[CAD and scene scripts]
□ □ □ □ □
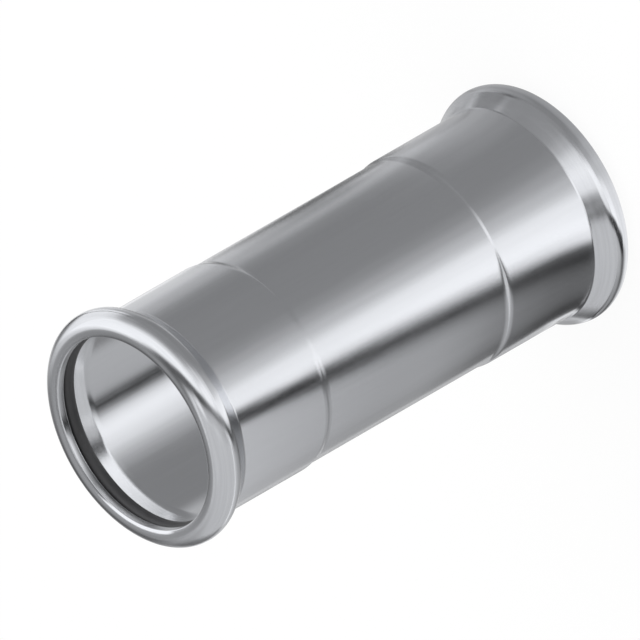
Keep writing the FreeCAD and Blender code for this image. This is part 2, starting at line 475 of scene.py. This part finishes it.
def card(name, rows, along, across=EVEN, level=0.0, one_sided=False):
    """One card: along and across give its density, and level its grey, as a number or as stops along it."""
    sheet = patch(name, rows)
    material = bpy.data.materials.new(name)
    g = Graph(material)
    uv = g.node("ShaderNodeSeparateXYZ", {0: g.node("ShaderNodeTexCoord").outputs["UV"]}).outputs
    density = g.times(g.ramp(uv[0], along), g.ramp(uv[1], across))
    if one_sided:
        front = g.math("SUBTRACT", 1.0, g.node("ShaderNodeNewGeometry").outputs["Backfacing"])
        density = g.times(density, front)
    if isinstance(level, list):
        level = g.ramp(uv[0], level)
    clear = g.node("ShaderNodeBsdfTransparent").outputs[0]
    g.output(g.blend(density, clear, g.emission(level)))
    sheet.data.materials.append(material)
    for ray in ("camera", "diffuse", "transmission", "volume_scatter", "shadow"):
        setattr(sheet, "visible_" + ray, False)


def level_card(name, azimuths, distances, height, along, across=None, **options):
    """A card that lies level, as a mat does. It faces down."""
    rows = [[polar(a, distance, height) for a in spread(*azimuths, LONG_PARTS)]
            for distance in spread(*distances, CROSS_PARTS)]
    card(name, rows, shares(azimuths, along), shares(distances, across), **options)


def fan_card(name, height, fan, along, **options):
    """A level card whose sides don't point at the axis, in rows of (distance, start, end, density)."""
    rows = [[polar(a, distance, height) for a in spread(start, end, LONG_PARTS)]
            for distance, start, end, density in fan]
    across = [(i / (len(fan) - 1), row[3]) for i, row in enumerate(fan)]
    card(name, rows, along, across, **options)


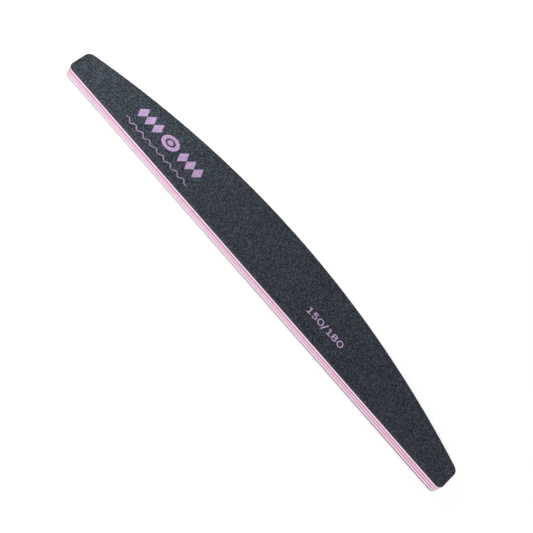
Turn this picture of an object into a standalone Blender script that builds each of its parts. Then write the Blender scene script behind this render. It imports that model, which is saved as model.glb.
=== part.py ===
□ □ □ □ □
List every line above that contains the word "this".

Keep writing the FreeCAD and Blender code for this image. This is part 2, starting at line 475 of scene.py. This part finishes it.
Turn this picture of an object into a standalone Blender script that builds each of its parts. Then write the Blender scene script behind this render. It imports that model, which is saved as model.glb.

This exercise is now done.